# [Working data]
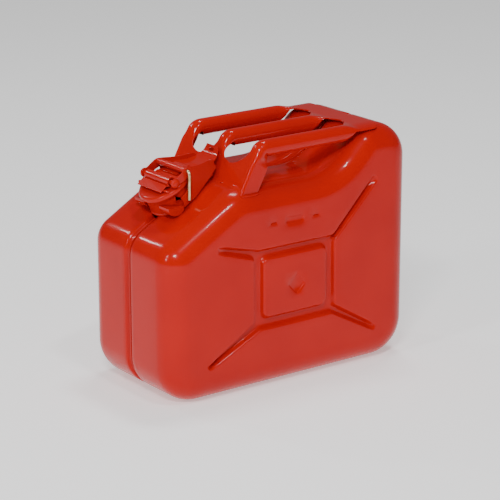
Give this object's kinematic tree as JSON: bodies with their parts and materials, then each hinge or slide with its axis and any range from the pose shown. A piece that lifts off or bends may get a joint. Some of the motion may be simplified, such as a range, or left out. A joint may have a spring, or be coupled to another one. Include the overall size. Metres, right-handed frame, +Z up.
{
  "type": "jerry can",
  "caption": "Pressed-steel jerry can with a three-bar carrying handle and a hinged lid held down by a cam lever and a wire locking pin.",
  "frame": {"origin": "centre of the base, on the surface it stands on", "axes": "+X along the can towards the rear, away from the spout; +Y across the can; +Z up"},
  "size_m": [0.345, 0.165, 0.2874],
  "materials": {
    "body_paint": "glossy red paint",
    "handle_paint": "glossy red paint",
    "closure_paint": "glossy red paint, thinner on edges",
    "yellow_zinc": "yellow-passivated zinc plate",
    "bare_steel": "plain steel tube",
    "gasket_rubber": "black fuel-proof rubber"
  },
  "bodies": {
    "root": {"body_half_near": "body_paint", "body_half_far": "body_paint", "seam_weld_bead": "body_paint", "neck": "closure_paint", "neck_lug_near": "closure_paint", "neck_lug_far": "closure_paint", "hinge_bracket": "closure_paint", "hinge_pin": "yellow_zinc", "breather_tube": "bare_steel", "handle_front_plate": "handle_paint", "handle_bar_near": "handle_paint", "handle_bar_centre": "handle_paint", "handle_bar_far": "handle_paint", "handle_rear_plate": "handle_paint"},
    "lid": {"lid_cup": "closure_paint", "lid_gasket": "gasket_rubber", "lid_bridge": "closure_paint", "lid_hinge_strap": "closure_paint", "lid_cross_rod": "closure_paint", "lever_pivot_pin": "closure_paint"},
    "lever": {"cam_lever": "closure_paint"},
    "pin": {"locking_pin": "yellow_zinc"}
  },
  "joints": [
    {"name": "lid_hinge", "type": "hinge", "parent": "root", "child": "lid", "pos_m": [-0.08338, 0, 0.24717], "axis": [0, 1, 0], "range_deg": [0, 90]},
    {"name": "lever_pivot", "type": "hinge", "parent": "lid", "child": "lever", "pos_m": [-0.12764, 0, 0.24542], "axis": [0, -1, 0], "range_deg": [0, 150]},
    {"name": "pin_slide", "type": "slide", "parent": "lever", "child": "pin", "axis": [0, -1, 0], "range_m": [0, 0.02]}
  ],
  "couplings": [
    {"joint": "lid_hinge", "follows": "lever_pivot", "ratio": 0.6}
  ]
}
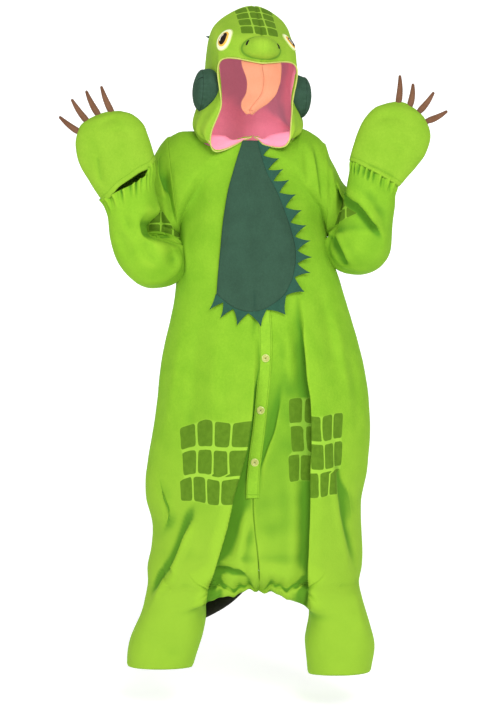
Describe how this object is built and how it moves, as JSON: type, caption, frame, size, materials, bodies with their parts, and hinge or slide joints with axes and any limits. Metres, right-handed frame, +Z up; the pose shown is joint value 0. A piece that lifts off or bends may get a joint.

# [What you have to do]
Using the material above, print every entry exactly as written.

# [Response to this task]
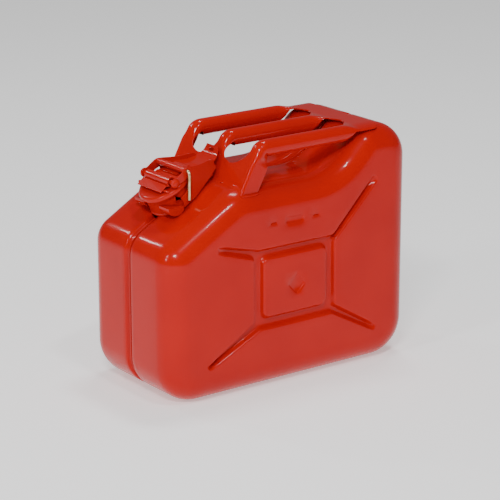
Give this object's kinematic tree as JSON: bodies with their parts and materials, then each hinge or slide with its axis and any range from the pose shown. A piece that lifts off or bends may get a joint. Some of the motion may be simplified, such as a range, or left out. A joint may have a spring, or be coupled to another one. Include the overall size. Metres, right-handed frame, +Z up.
{
  "type": "jerry can",
  "caption": "Pressed-steel jerry can with a three-bar carrying handle and a hinged lid held down by a cam lever and a wire locking pin.",
  "frame": {"origin": "centre of the base, on the surface it stands on", "axes": "+X along the can towards the rear, away from the spout; +Y across the can; +Z up"},
  "size_m": [0.345, 0.165, 0.2874],
  "materials": {
    "body_paint": "glossy red paint",
    "handle_paint": "glossy red paint",
    "closure_paint": "glossy red paint, thinner on edges",
    "yellow_zinc": "yellow-passivated zinc plate",
    "bare_steel": "plain steel tube",
    "gasket_rubber": "black fuel-proof rubber"
  },
  "bodies": {
    "root": {"body_half_near": "body_paint", "body_half_far": "body_paint", "seam_weld_bead": "body_paint", "neck": "closure_paint", "neck_lug_near": "closure_paint", "neck_lug_far": "closure_paint", "hinge_bracket": "closure_paint", "hinge_pin": "yellow_zinc", "breather_tube": "bare_steel", "handle_front_plate": "handle_paint", "handle_bar_near": "handle_paint", "handle_bar_centre": "handle_paint", "handle_bar_far": "handle_paint", "handle_rear_plate": "handle_paint"},
    "lid": {"lid_cup": "closure_paint", "lid_gasket": "gasket_rubber", "lid_bridge": "closure_paint", "lid_hinge_strap": "closure_paint", "lid_cross_rod": "closure_paint", "lever_pivot_pin": "closure_paint"},
    "lever": {"cam_lever": "closure_paint"},
    "pin": {"locking_pin": "yellow_zinc"}
  },
  "joints": [
    {"name": "lid_hinge", "type": "hinge", "parent": "root", "child": "lid", "pos_m": [-0.08338, 0, 0.24717], "axis": [0, 1, 0], "range_deg": [0, 90]},
    {"name": "lever_pivot", "type": "hinge", "parent": "lid", "child": "lever", "pos_m": [-0.12764, 0, 0.24542], "axis": [0, -1, 0], "range_deg": [0, 150]},
    {"name": "pin_slide", "type": "slide", "parent": "lever", "child": "pin", "axis": [0, -1, 0], "range_m": [0, 0.02]}
  ],
  "couplings": [
    {"joint": "lid_hinge", "follows": "lever_pivot", "ratio": 0.6}
  ]
}
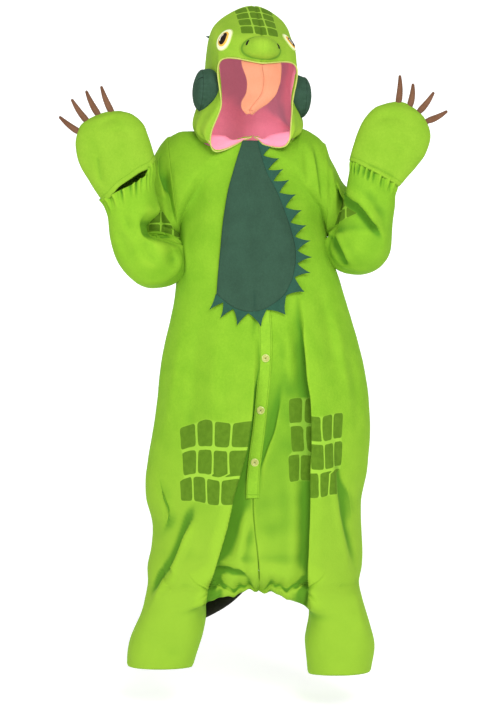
Describe how this object is built and how it moves, as JSON: type, caption, frame, size, materials, bodies with their parts, and hinge or slide joints with axes and any limits. Metres, right-handed frame, +Z up; the pose shown is joint value 0. A piece that lifts off or bends may get a joint.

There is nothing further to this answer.